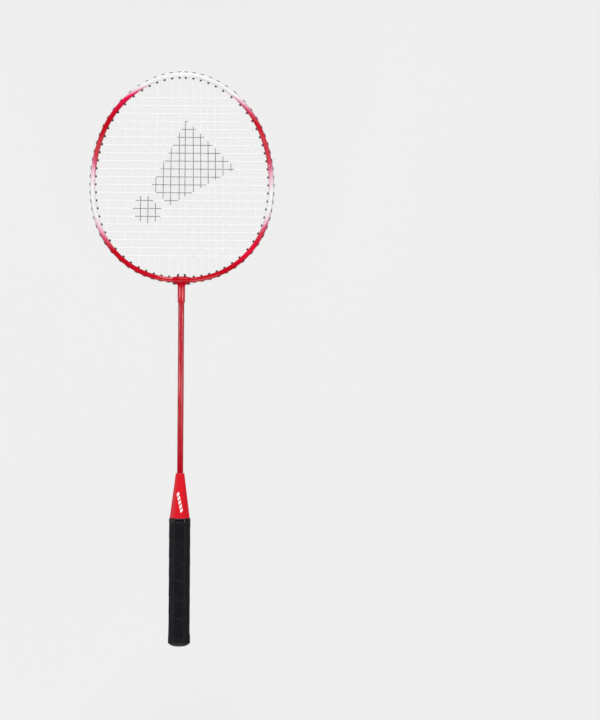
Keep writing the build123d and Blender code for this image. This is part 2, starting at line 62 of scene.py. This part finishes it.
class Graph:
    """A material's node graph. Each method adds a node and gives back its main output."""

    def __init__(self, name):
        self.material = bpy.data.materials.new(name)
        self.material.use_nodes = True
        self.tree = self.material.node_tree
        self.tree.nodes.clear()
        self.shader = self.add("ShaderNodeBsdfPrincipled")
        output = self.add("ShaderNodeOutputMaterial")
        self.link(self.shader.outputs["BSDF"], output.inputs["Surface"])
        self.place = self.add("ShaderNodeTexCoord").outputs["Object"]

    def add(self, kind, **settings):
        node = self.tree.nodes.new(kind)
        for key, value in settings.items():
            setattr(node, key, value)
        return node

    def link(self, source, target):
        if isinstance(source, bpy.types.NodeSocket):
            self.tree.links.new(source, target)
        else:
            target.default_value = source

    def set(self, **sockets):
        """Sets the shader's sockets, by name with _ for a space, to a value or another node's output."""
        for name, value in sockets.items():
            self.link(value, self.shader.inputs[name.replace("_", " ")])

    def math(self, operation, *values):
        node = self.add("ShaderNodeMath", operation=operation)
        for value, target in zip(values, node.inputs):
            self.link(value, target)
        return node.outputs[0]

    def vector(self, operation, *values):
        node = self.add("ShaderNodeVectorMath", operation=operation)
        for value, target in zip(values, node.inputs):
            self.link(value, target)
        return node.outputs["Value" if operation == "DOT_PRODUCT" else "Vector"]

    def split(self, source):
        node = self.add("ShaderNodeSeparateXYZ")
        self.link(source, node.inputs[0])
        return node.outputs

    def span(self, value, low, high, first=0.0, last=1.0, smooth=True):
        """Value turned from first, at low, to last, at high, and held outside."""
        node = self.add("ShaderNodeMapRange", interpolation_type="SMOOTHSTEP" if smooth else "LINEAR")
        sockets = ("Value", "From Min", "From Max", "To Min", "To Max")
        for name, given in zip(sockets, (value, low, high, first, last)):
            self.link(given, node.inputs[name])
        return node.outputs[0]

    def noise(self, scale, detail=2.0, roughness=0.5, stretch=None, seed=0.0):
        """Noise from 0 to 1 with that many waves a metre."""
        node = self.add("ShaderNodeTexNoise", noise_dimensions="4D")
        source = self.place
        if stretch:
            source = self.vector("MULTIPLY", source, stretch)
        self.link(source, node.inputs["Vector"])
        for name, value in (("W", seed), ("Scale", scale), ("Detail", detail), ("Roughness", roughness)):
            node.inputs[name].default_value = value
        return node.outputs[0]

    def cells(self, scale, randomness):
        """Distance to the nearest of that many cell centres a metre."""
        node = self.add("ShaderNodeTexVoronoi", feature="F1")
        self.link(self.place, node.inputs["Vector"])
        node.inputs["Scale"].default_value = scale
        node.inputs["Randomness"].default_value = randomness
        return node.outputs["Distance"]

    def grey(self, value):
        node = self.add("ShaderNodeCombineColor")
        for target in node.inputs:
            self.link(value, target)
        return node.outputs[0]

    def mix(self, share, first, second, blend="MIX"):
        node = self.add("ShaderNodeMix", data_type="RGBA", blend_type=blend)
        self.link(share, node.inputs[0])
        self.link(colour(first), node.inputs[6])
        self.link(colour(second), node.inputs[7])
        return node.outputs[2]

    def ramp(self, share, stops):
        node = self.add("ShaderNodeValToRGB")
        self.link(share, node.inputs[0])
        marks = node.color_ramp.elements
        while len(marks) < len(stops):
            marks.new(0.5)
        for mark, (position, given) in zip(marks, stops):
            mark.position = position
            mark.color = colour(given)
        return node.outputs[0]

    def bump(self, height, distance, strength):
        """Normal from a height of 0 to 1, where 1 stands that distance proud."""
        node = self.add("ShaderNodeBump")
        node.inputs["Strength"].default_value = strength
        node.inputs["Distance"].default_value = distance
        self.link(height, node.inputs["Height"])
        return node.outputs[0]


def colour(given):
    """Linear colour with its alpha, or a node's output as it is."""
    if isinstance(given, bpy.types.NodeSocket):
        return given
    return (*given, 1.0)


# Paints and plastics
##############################
Extract the full listing above without altering anything.

■ **OUTPUT FOR THIS EXERCISE**:
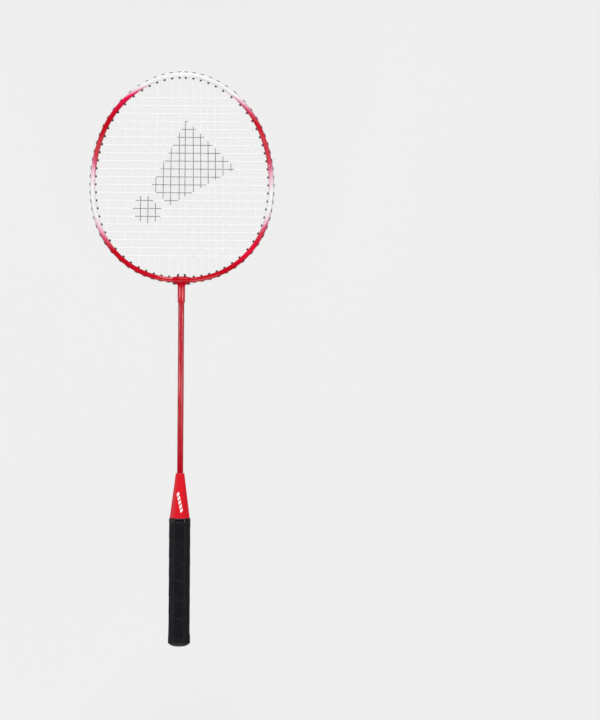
Keep writing the build123d and Blender code for this image. This is part 2, starting at line 62 of scene.py. This part finishes it.
class Graph:
    """A material's node graph. Each method adds a node and gives back its main output."""

    def __init__(self, name):
        self.material = bpy.data.materials.new(name)
        self.material.use_nodes = True
        self.tree = self.material.node_tree
        self.tree.nodes.clear()
        self.shader = self.add("ShaderNodeBsdfPrincipled")
        output = self.add("ShaderNodeOutputMaterial")
        self.link(self.shader.outputs["BSDF"], output.inputs["Surface"])
        self.place = self.add("ShaderNodeTexCoord").outputs["Object"]

    def add(self, kind, **settings):
        node = self.tree.nodes.new(kind)
        for key, value in settings.items():
            setattr(node, key, value)
        return node

    def link(self, source, target):
        if isinstance(source, bpy.types.NodeSocket):
            self.tree.links.new(source, target)
        else:
            target.default_value = source

    def set(self, **sockets):
        """Sets the shader's sockets, by name with _ for a space, to a value or another node's output."""
        for name, value in sockets.items():
            self.link(value, self.shader.inputs[name.replace("_", " ")])

    def math(self, operation, *values):
        node = self.add("ShaderNodeMath", operation=operation)
        for value, target in zip(values, node.inputs):
            self.link(value, target)
        return node.outputs[0]

    def vector(self, operation, *values):
        node = self.add("ShaderNodeVectorMath", operation=operation)
        for value, target in zip(values, node.inputs):
            self.link(value, target)
        return node.outputs["Value" if operation == "DOT_PRODUCT" else "Vector"]

    def split(self, source):
        node = self.add("ShaderNodeSeparateXYZ")
        self.link(source, node.inputs[0])
        return node.outputs

    def span(self, value, low, high, first=0.0, last=1.0, smooth=True):
        """Value turned from first, at low, to last, at high, and held outside."""
        node = self.add("ShaderNodeMapRange", interpolation_type="SMOOTHSTEP" if smooth else "LINEAR")
        sockets = ("Value", "From Min", "From Max", "To Min", "To Max")
        for name, given in zip(sockets, (value, low, high, first, last)):
            self.link(given, node.inputs[name])
        return node.outputs[0]

    def noise(self, scale, detail=2.0, roughness=0.5, stretch=None, seed=0.0):
        """Noise from 0 to 1 with that many waves a metre."""
        node = self.add("ShaderNodeTexNoise", noise_dimensions="4D")
        source = self.place
        if stretch:
            source = self.vector("MULTIPLY", source, stretch)
        self.link(source, node.inputs["Vector"])
        for name, value in (("W", seed), ("Scale", scale), ("Detail", detail), ("Roughness", roughness)):
            node.inputs[name].default_value = value
        return node.outputs[0]

    def cells(self, scale, randomness):
        """Distance to the nearest of that many cell centres a metre."""
        node = self.add("ShaderNodeTexVoronoi", feature="F1")
        self.link(self.place, node.inputs["Vector"])
        node.inputs["Scale"].default_value = scale
        node.inputs["Randomness"].default_value = randomness
        return node.outputs["Distance"]

    def grey(self, value):
        node = self.add("ShaderNodeCombineColor")
        for target in node.inputs:
            self.link(value, target)
        return node.outputs[0]

    def mix(self, share, first, second, blend="MIX"):
        node = self.add("ShaderNodeMix", data_type="RGBA", blend_type=blend)
        self.link(share, node.inputs[0])
        self.link(colour(first), node.inputs[6])
        self.link(colour(second), node.inputs[7])
        return node.outputs[2]

    def ramp(self, share, stops):
        node = self.add("ShaderNodeValToRGB")
        self.link(share, node.inputs[0])
        marks = node.color_ramp.elements
        while len(marks) < len(stops):
            marks.new(0.5)
        for mark, (position, given) in zip(marks, stops):
            mark.position = position
            mark.color = colour(given)
        return node.outputs[0]

    def bump(self, height, distance, strength):
        """Normal from a height of 0 to 1, where 1 stands that distance proud."""
        node = self.add("ShaderNodeBump")
        node.inputs["Strength"].default_value = strength
        node.inputs["Distance"].default_value = distance
        self.link(height, node.inputs["Height"])
        return node.outputs[0]


def colour(given):
    """Linear colour with its alpha, or a node's output as it is."""
    if isinstance(given, bpy.types.NodeSocket):
        return given
    return (*given, 1.0)


# Paints and plastics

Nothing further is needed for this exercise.